Return exactly the lines that run from the beginning through the line containing "ring. +Z is up.", both included, and no others.

·····

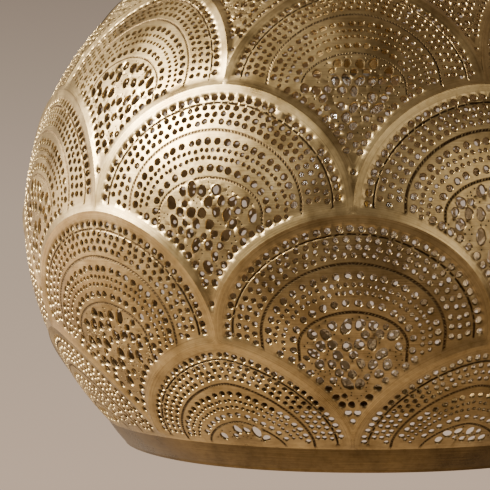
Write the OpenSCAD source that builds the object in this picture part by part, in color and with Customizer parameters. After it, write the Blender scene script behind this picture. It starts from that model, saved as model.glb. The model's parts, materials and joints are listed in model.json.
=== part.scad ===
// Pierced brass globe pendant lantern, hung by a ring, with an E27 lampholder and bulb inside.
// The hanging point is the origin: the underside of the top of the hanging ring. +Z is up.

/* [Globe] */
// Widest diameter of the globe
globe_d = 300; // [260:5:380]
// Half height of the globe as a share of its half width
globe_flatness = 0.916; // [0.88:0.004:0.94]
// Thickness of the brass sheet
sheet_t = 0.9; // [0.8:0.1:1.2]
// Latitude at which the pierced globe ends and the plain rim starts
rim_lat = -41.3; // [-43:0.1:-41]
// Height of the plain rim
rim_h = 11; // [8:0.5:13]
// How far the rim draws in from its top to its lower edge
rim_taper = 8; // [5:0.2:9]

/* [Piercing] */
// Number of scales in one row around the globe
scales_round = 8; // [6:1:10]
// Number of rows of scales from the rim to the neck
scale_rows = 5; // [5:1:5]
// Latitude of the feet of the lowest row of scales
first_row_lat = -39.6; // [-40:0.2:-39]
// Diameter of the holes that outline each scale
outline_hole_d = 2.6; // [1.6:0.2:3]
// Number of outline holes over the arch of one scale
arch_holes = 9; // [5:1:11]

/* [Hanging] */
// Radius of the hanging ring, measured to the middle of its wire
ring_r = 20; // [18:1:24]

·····

Solution to the exercise:
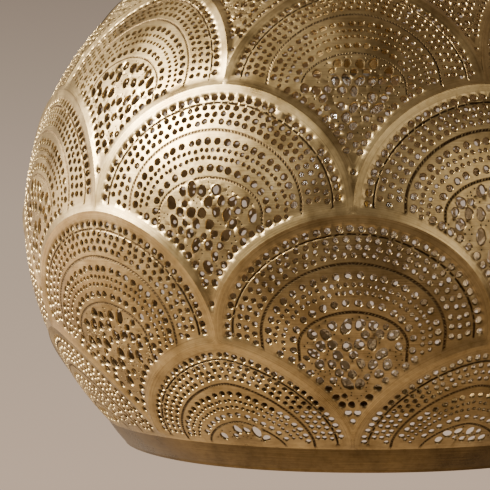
Write the OpenSCAD source that builds the object in this picture part by part, in color and with Customizer parameters. After it, write the Blender scene script behind this picture. It starts from that model, saved as model.glb. The model's parts, materials and joints are listed in model.json.
=== part.scad ===
// Pierced brass globe pendant lantern, hung by a ring, with an E27 lampholder and bulb inside.
// The hanging point is the origin: the underside of the top of the hanging ring. +Z is up.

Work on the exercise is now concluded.